In Lyndon LaRouche’s call for reintroduction of Bretton woods System, he states that there are five important steps that need to be taken in order to prevent future reoccurrence of similar crises that have been realized in the recent past (Witzsche, 2003). First, he said there is need to adopt a global system like Bretton Woods System to recover world trade. Next, governments must not try to save derivatives markets from collapsing but should instead protect the people, important trade in science services and hard commodities and produce enterprises. He further asserts that the president of the United States of America should join other governments in putting to an end the existing monetary and financial system and instead embrace a new system. In addition, in order for growth and recovery of economy to be realized, there is need to protect governments’ debts and credits at all cost and also the production and distribution of essential goods and services should not be discontinued at all.
Bretton Woods System reintroduction has received support across the globe with American economist LaRouche’s economic policy on Bretton Woods II drawing support from tally, Common wealth of Virginia, European parliament Kentucky of representatives and house of representative of Albania. They are unanimous in asserting that reintroduction of a new monetary system would do away with the current hazardous mechanism and thus stabilize currency values. New Bretton woods System has also received support from leading politicians like French president, Britain’s prime minister and Italian president, terming it a global justice movement to address the problem of capital flow (Patomaki, 2001). Proponents of the system say there is need for a new economic system since the current one has failed.
Obstacles to the introduction of Bretton Wood system
Despite the success of Bretton woods System formed in 1944, there is fear that that a new Bretton Woods might not succeed. Those who oppose the system argue that it will not be easy to choose the currency that can withstand financial strain. First coming up with the currency that will be the backing currency of world’s currencies among the world’s leading currencies may not be possible as many superpowers would want to exert their authority in the world trade. United State’s dollar was chosen to be the sole backing currencies when Bretton Woods System was formed. However, due to increase in financial strain the system collapsed in 1971. There is fear that such an occurrence might happen again as there is no surety which currency can survive the storm of inflation and financial strain to avert collapse of the new Bretton woods System.
According to Matai (2008) American was and is still the pillar of financial system in the globe and economic crisis affecting such government will trickle down to other nations raising fear that such system may not survive global crises. It is for this reason that many leaders are calling for Bretton Woods System reintroduction so that America’s financial crisis might not affect other nations. But the next choice of currency reserve is a challenge as Euro for example is just a decade old and cannot be trusted as the American dollar. This means therefore it might not be easy on the side of US to let go the control it has on the reserve currency (Haberler, 1953).

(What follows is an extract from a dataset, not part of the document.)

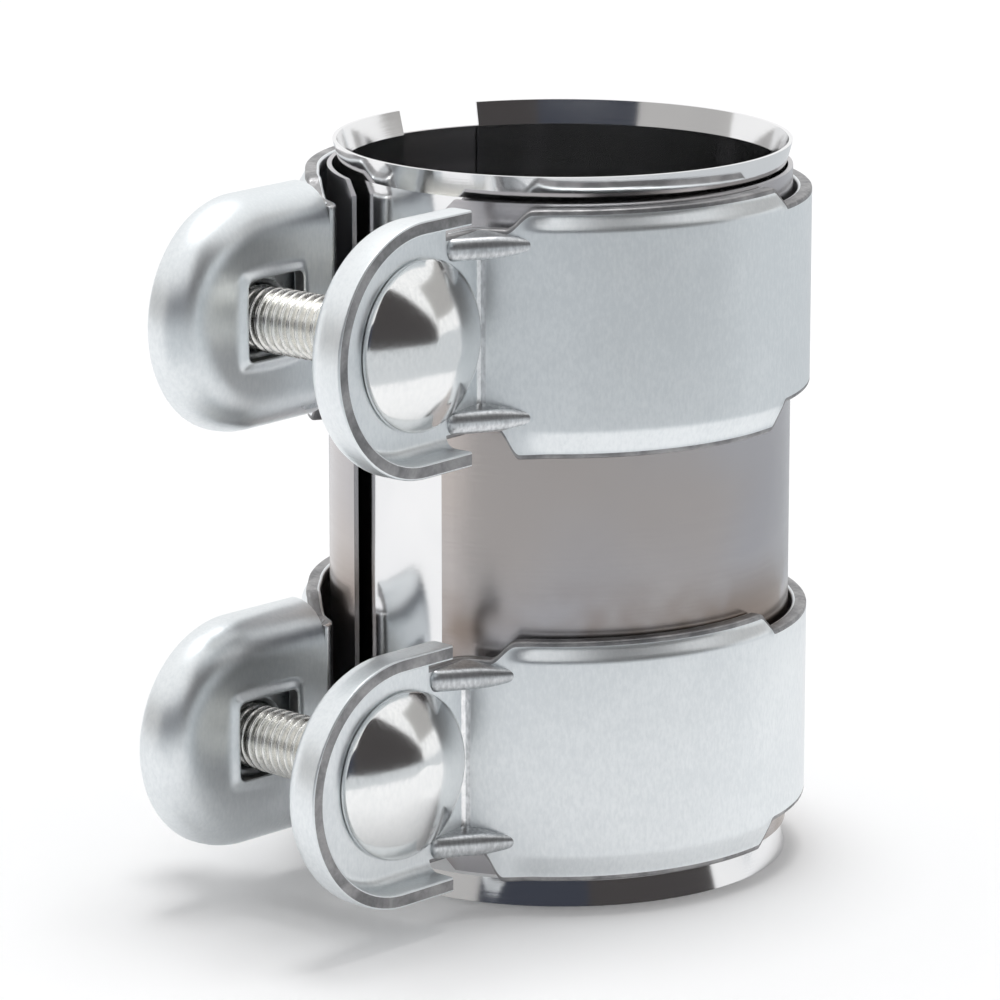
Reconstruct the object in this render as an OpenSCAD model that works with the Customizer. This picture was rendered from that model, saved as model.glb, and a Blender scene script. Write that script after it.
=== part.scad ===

The public is not aware about the effectiveness of the Bretton woods System and therefore it is likely to lack public support. This can seriously affect the success of the Bretton woods System greatly because for people to use the new currency and exchange rate it must have the support of the people. There is need for dissemination of information about the new system but even if the public has the information it does not mean they will embrace the system. The system also faces a challenge of finding a balance of coping with the complexity the global economy and the ability to mitigate any global economic crises (Boughton & Lateef, 1995).
In conclusion many view the system as a major solution to the current economic crisis but fear also reign is some quarters whether the system will not fail as the former Bretton Woods System. It therefore calls for caution and sobriety and appropriate measures that can prevent reoccurrence of such costly failures.